DIRECTIVE:
Write out the lines from the top of the material through the line with "slot_w = 13.5; // [8:0.5:14.5]", exactly and with nothing added.

-- start SOURCE MATERIAL --

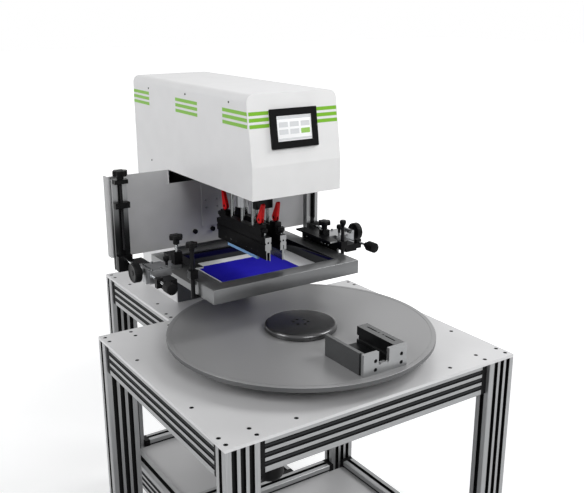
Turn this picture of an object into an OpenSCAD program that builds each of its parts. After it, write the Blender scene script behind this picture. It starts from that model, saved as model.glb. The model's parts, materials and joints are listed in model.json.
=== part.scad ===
// Semi-automatic screen printing machine on two aluminium profile tables.
// A rotary table carries the product jig, the head above it moves the squeegee and the flood bar.
// Origin: floor level, centre of the footprint. +X to the operator's right, +Y to the rear.

/* [Tables] */
// Width of the front table
table_w = 900; // [860:5:1000]
// Depth of the front table
front_table_d = 745; // [700:5:800]
// Width of the rear table
rear_table_w = 450; // [420:5:520]
// Depth of the rear table
rear_table_d = 520; // [480:5:600]
// Height of the table tops above the floor
table_h = 850; // [800:5:950]
// Thickness of the table plates
plate_t = 8; // [6:0.5:10]
// Height of the levelling feet
foot_h = 55; // [45:1:70]
// Radius of a foot pad
foot_r = 22; // [16:1:22]
// Height of the lower beams above the floor
lower_beam_h = 95; // [80:5:140]
// Thickness of the shelf plates
shelf_t = 6; // [4:0.5:8]

/* [Profile] */
// Wide side of the profile
profile_w = 90; // [88:1:100]
// Narrow side of the profile
profile_d = 45; // [42:1:50]
// Width of a slot mouth
slot_w = 13.5; // [8:0.5:14.5]
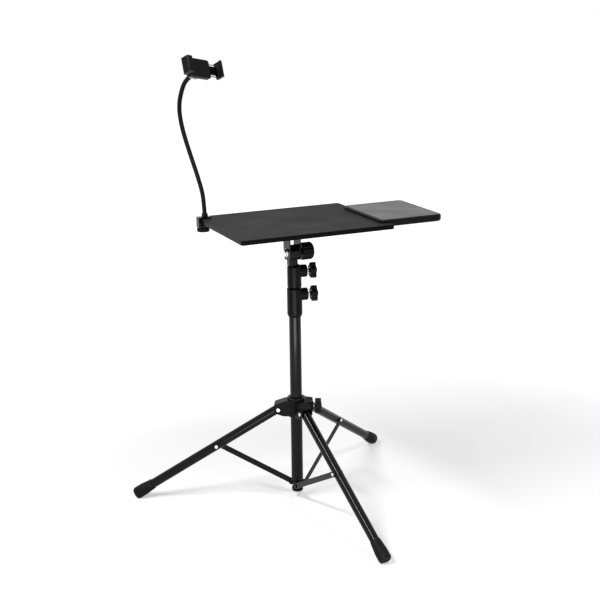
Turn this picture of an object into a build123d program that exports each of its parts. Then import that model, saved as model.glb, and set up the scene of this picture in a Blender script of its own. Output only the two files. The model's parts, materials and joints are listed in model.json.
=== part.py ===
from build123d import *
import math
import os

# Laptop table on a folding tripod, in millimetres, +Z up.
# The origin is on the floor, on the axis of the column. The tray is long in X and deep in Y.

# Column tubes
lower_tube_od = 29.0
lower_tube_wall = 1.2
lower_tube_length = 462.4
middle_tube_od = 25.8
middle_tube_wall = 1.3
middle_tube_length = 382.0
middle_tube_in_collar = 25.0
inner_post_od = 22.4
inner_post_wall = 1.4
post_above_middle = 20.0
glide_length = 9.0
glide_lip = 3.0
glide_wall = 2.5
glide_edge = 0.5

# Clearances
running_gap = 0.05
slide_gap = 0.1
free_gap = 0.3
# How far a cutter runs past the face it opens
overrun = 1.0

# Tripod
leg_azimuths = (154.7, 274.7, 34.7)
leg_open_angle = 57.9
leg_tube_od = 22.8
leg_tube_wall = 1.2
leg_length = 428.85
leg_above_pivot = 5.0
leg_rivet_distance = 184.0
hub_pivot_radius = 44.0
brace_length = 210.85
brace_width = 14.0
brace_thickness = 2.5
brace_beside_leg = 0.4
brace_edge = 0.4
plug_pivot_radius = 15.5
foot_length = 52.0
foot_mouth_radius = 12.5
foot_radius = 15.3
foot_end_radius = 13.2
foot_flare = 28.0
foot_bevel = 4.0
foot_floor = 8.0
foot_flat_depth = 2.0
foot_edge = 0.8
pin_radius = 2.5
pin_head_radius = 4.2
pin_head_height = 1.9
dome_share = 0.6
open_pin_play = 1.2
open_side_play = 0.8
open_pin_head_radius = 5.2

# Bottom plug
plug_below_pivot = 18.5
plug_base_radius = 14.0
plug_base_height = 10.5
plug_base_edge = 2.0
plug_core_radius = 10.5
plug_ring_height = 3.0
plug_spigot_length = 18.0
tube_above_plug_pivot = 12.5
lug_thickness = 7.0
lug_radius = 6.2

# Hub
hub_sleeve_radius = 22.0
hub_sleeve_height = 49.5
hub_sleeve_below_pivot = 19.0
hub_sleeve_edge = 1.5
hub_bore_play = 1.0
cheek_thickness = 3.2
hub_web = 3.2
hub_slot_inset = 1.0
hub_arm_edge = 3.0
hub_pin_radius = 3.0
hub_pin_head_radius = 4.9
hub_pin_head_height = 2.2
hub_boss_radius = 11.5
hub_boss_reach = 42.5
hub_knob_radius_from_axis = 46.3
hub_lock_above_pivot = 6.0
hub_lock_azimuth = -25.3
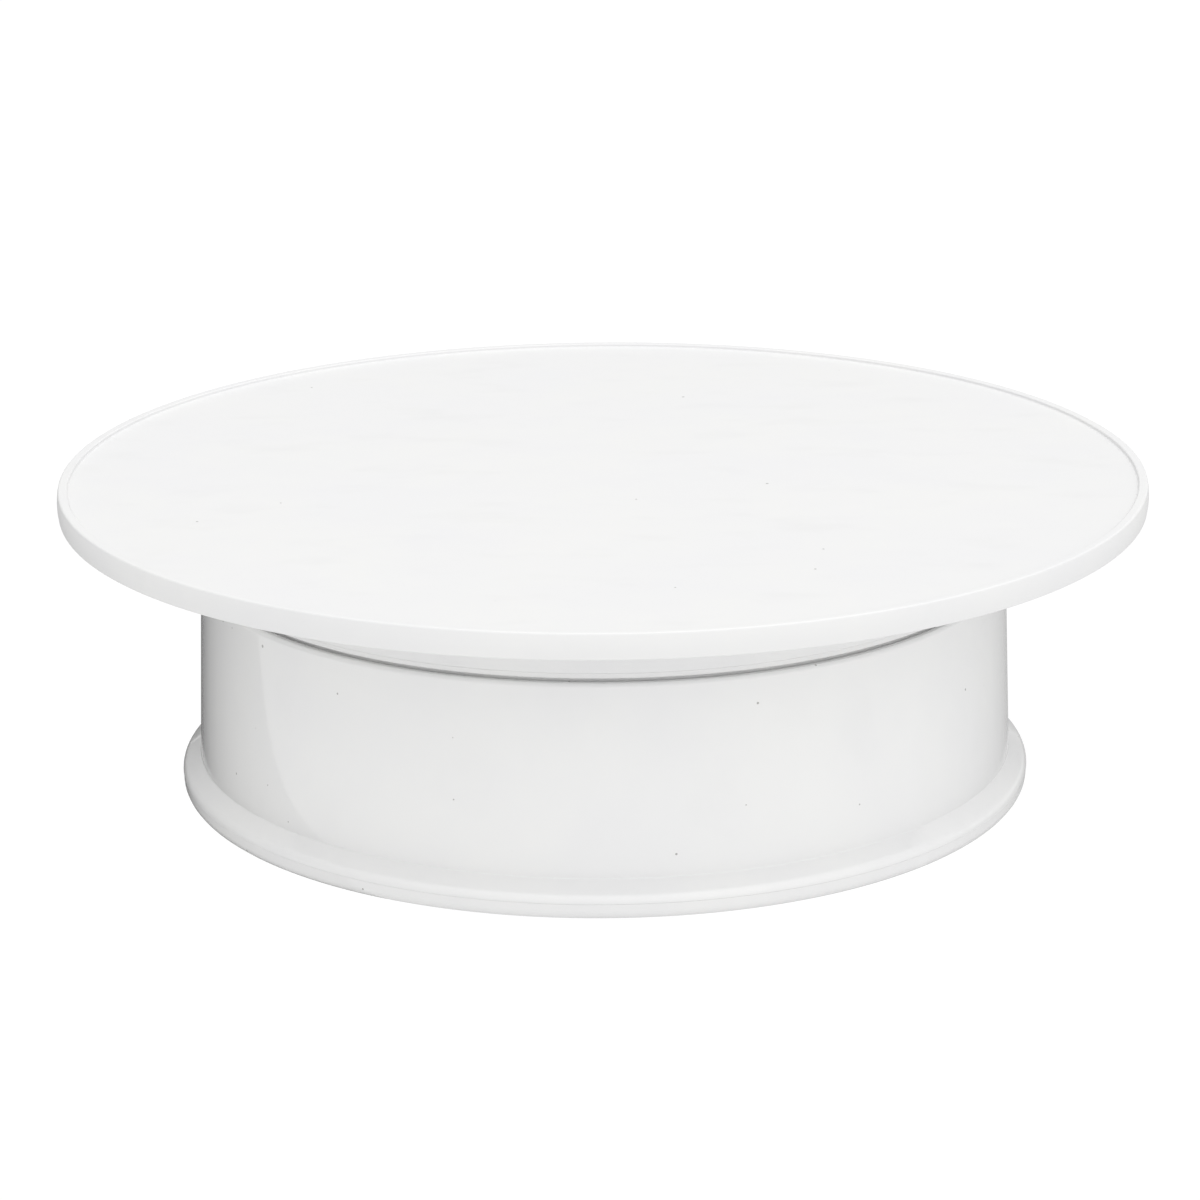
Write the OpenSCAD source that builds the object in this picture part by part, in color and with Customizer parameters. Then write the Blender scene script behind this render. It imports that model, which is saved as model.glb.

-- end SOURCE MATERIAL --

RESULT OF THIS EXERCISE:
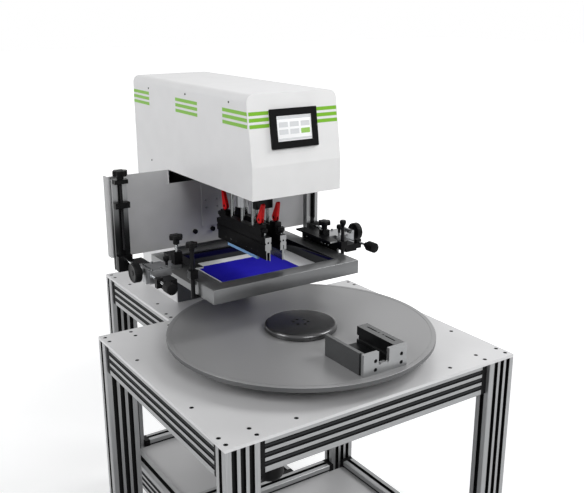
Turn this picture of an object into an OpenSCAD program that builds each of its parts. After it, write the Blender scene script behind this picture. It starts from that model, saved as model.glb. The model's parts, materials and joints are listed in model.json.
=== part.scad ===
// Semi-automatic screen printing machine on two aluminium profile tables.
// A rotary table carries the product jig, the head above it moves the squeegee and the flood bar.
// Origin: floor level, centre of the footprint. +X to the operator's right, +Y to the rear.

/* [Tables] */
// Width of the front table
table_w = 900; // [860:5:1000]
// Depth of the front table
front_table_d = 745; // [700:5:800]
// Width of the rear table
rear_table_w = 450; // [420:5:520]
// Depth of the rear table
rear_table_d = 520; // [480:5:600]
// Height of the table tops above the floor
table_h = 850; // [800:5:950]
// Thickness of the table plates
plate_t = 8; // [6:0.5:10]
// Height of the levelling feet
foot_h = 55; // [45:1:70]
// Radius of a foot pad
foot_r = 22; // [16:1:22]
// Height of the lower beams above the floor
lower_beam_h = 95; // [80:5:140]
// Thickness of the shelf plates
shelf_t = 6; // [4:0.5:8]

/* [Profile] */
// Wide side of the profile
profile_w = 90; // [88:1:100]
// Narrow side of the profile
profile_d = 45; // [42:1:50]
// Width of a slot mouth
slot_w = 13.5; // [8:0.5:14.5]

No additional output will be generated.